You're losing track here - obesity is not a substance that you can control.
Again, moderate consumption is relatively harmless, and can even carry health benefits.
There is no level of consumption of tobacco products that can be considered safe or harmless.
Obesity absolutely is something the government can and does control. The food pyramid was straight government propaganda when they tried to push corn during the 50's and 60's. Public schools control 1/3 of the meals you eat for at least 7 of the most formative years of your life, possibly 12 years depending on your school and as we learned during Obama's term, what food and what portions can be mandated at the federal level. FDA can declare HFCS a controlled substance, same with pesticides, to force all farms 100% organic.
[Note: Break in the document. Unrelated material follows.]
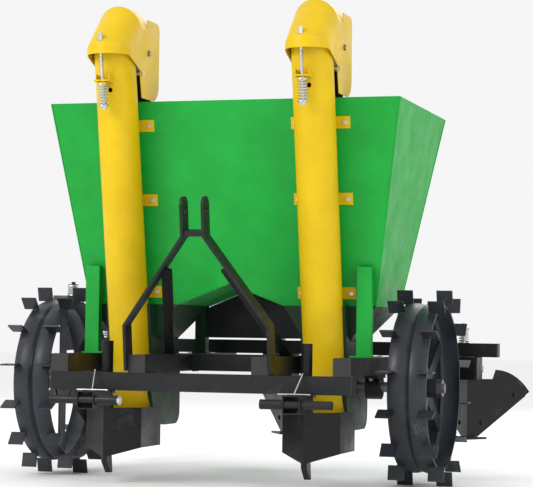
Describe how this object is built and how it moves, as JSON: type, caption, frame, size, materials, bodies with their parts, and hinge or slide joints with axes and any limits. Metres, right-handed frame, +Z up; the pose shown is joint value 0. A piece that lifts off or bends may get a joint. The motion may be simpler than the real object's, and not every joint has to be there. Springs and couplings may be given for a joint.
{
  "type": "two-row potato planter",
  "caption": "Tractor-mounted potato planter with a green hopper, yellow drop tubes over cup elevators, lugged drive wheels, furrow openers in front and sprung ridging bodies behind.",
  "frame": {"origin": "bottom centre of the whole machine's box, on the ground under the wheel lugs", "axes": "+X across the rows, to the right when looking at the hitch side; +Y from the hitch to the ridging bodies; +Z up"},
  "size_m": [1.772, 1.409, 1.6246],
  "materials": {
    "black_paint": "satin black enamel over welded steel",
    "wheel_paint": "satin blue-black enamel on rolled steel",
    "green_paint": "semi-gloss bright green powder coat",
    "dark_green_paint": "semi-gloss dark green enamel",
    "yellow_paint": "semi-gloss yellow powder coat",
    "zinc_plate": "bright zinc plated steel",
    "bare_steel": "turned mild steel, slightly oily",
    "belt_rubber": "ribbed black rubber belt with moulded cups",
    "black_plastic": "moulded black polyethylene plugs"
  },
  "bodies": {
    "frame": {"front_toolbar": "black_paint", "outer_beams": "black_paint", "inner_beams": "black_paint", "crossbars": "black_paint", "rear_toolbar": "black_paint", "end_caps": "black_plastic", "hitch_stubs": "black_paint", "hitch_pins": "black_paint", "lynch_pins": "zinc_plate", "mast_straps": "black_paint", "mast_braces": "black_paint", "drop_tube_left": "yellow_paint", "boot_left": "dark_green_paint", "cup_belt_left": "belt_rubber", "drop_tube_right": "yellow_paint", "boot_right": "dark_green_paint", "cup_belt_right": "belt_rubber", "tension_springs": "zinc_plate", "tension_brackets": "yellow_paint", "hopper_front": "green_paint", "hopper_rear": "green_paint", "hopper_sides": "green_paint", "hopper_floor": "green_paint", "feed_boxes": "dark_green_paint", "hopper_posts": "green_paint", "rear_posts": "dark_green_paint", "rear_panel": "black_paint", "tube_straps": "yellow_paint", "fasteners": "zinc_plate", "opener_sleeves": "black_paint", "bearings": "black_paint", "ridger_brackets": "black_paint", "ridger_pivots": "zinc_plate", "trip_springs": "zinc_plate", "marker_post": "black_paint", "marker_spring": "zinc_plate"},
    "running_gear": {"axle": "bare_steel", "drive_rollers": "bare_steel", "wheel_lugs": "wheel_paint", "wheel_rim_left": "wheel_paint", "wheel_rim_right": "wheel_paint", "wheel_disc_left": "wheel_paint", "wheel_disc_right": "wheel_paint"},
    "head_left": {"hood_left": "yellow_paint", "tension_rod_left": "zinc_plate"},
    "top_roller_left": {"top_roller_left": "bare_steel"},
    "opener_left": {"opener_left": "black_paint"},
    "head_right": {"hood_right": "yellow_paint", "tension_rod_right": "zinc_plate"},
    "top_roller_right": {"top_roller_right": "bare_steel"},
    "opener_right": {"opener_right": "black_paint"},
    "ridger_left": {"ridger_shank_left": "black_paint", "ridger_wings_left": "black_paint"},
    "trip_rod_left": {"trip_rod_left": "zinc_plate"},
    "ridger_center": {"ridger_shank_center": "black_paint", "ridger_wings_center": "black_paint"},
    "trip_rod_center": {"trip_rod_center": "zinc_plate"},
    "ridger_right": {"ridger_shank_right": "black_paint", "ridger_wings_right": "black_paint"},
    "trip_rod_right": {"trip_rod_right": "zinc_plate"}
  },
  "joints": [
    {"name": "wheels_spin", "type": "hinge", "parent": "frame", "child": "running_gear", "pos_m": [0, -0.15545, 0.33265], "axis": [1, 0, 0], "continuous": true},
    {"name": "head_tilt_left", "type": "hinge", "parent": "frame", "child": "head_left", "pos_m": [-0.35, -0.44145, 1.39665], "axis": [-1, 0, 0], "range_deg": [0, 4], "stiffness_Nm_per_rad": 219, "springref_deg": -4.01, "deforming": ["tension_springs", "cup_belt_left"]},
    {"name": "top_roller_spin_left", "type": "hinge", "parent": "head_left", "child": "top_roller_left", "pos_m": [-0.35, -0.3764, 1.47465], "axis": [1, 0, 0], "continuous": true},
    {"name": "opener_depth_left", "type": "slide", "parent": "frame", "child": "opener_left", "axis": [0, 0, 1], "range_m": [-0.05, 0.04]},
    {"name": "head_tilt_right", "type": "hinge", "parent": "frame", "child": "head_right", "pos_m": [0.35, -0.44145, 1.39665], "axis": [-1, 0, 0], "range_deg": [0, 4], "stiffness_Nm_per_rad": 219, "springref_deg": -4.01, "deforming": ["tension_springs", "cup_belt_right"]},
    {"name": "top_roller_spin_right", "type": "hinge", "parent": "head_right", "child": "top_roller_right", "pos_m": [0.35, -0.3764, 1.47465], "axis": [1, 0, 0], "continuous": true},
    {"name": "opener_depth_right", "type": "slide", "parent": "frame", "child": "opener_right", "axis": [0, 0, 1], "range_m": [-0.05, 0.04]},
    {"name": "ridger_trip_left", "type": "hinge", "parent": "frame", "child": "ridger_left", "pos_m": [-0.7, 0.39555, 0.39165], "axis": [1, 0, 0], "range_deg": [0, 15], "stiffness_Nm_per_rad": 150, "springref_deg": -5.73},
    {"name": "trip_rod_slide_left", "type": "slide", "parent": "frame", "child": "trip_rod_left", "axis": [0, 0, -1], "range_m": [0, 0.0106], "deforming": ["trip_springs"]},
    {"name": "ridger_trip_center", "type": "hinge", "parent": "frame", "child": "ridger_center", "pos_m": [0, 0.39555, 0.39165], "axis": [1, 0, 0], "range_deg": [0, 15], "stiffness_Nm_per_rad": 150, "springref_deg": -5.73},
    {"name": "trip_rod_slide_center", "type": "slide", "parent": "frame", "child": "trip_rod_center", "axis": [0, 0, -1], "range_m": [0, 0.0106], "deforming": ["trip_springs"]},
    {"name": "ridger_trip_right", "type": "hinge", "parent": "frame", "child": "ridger_right", "pos_m": [0.7, 0.39555, 0.39165], "axis": [1, 0, 0], "range_deg": [0, 15], "stiffness_Nm_per_rad": 150, "springref_deg": -5.73},
    {"name": "trip_rod_slide_right", "type": "slide", "parent": "frame", "child": "trip_rod_right", "axis": [0, 0, -1], "range_m": [0, 0.0106], "deforming": ["trip_springs"]}
  ],
  "couplings": [
    {"joint": "top_roller_spin_left", "follows": "wheels_spin", "ratio": 1},
    {"joint": "top_roller_spin_right", "follows": "wheels_spin", "ratio": 1},
    {"joint": "trip_rod_slide_left", "follows": "ridger_trip_left", "m_per_rad": 0.04},
    {"joint": "trip_rod_slide_center", "follows": "ridger_trip_center", "m_per_rad": 0.04},
    {"joint": "trip_rod_slide_right", "follows": "ridger_trip_right", "m_per_rad": 0.04}
  ]
}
They can dictate how much of certain things you can have, like New York's soda tax / size restrictions. The FDA can get rid of additives that we're finding have been causing recent generations to develop new types of long term health issues. They can get ban preservatives to make us have to eat clean, fresh foods. I'm sure a number of initialed agencies can dictate what hormones we're allowed to feed animals that we breed for consumption. Physical activity? The DOE can push out revised curriculum in schools to make PE class more intense. I seem to remember in an early version of ACA there was a hamburger tax that'd be implemented federally. Do you still think our government can't control obesity by restricting the substances that most often cause it or by implementing sin taxes?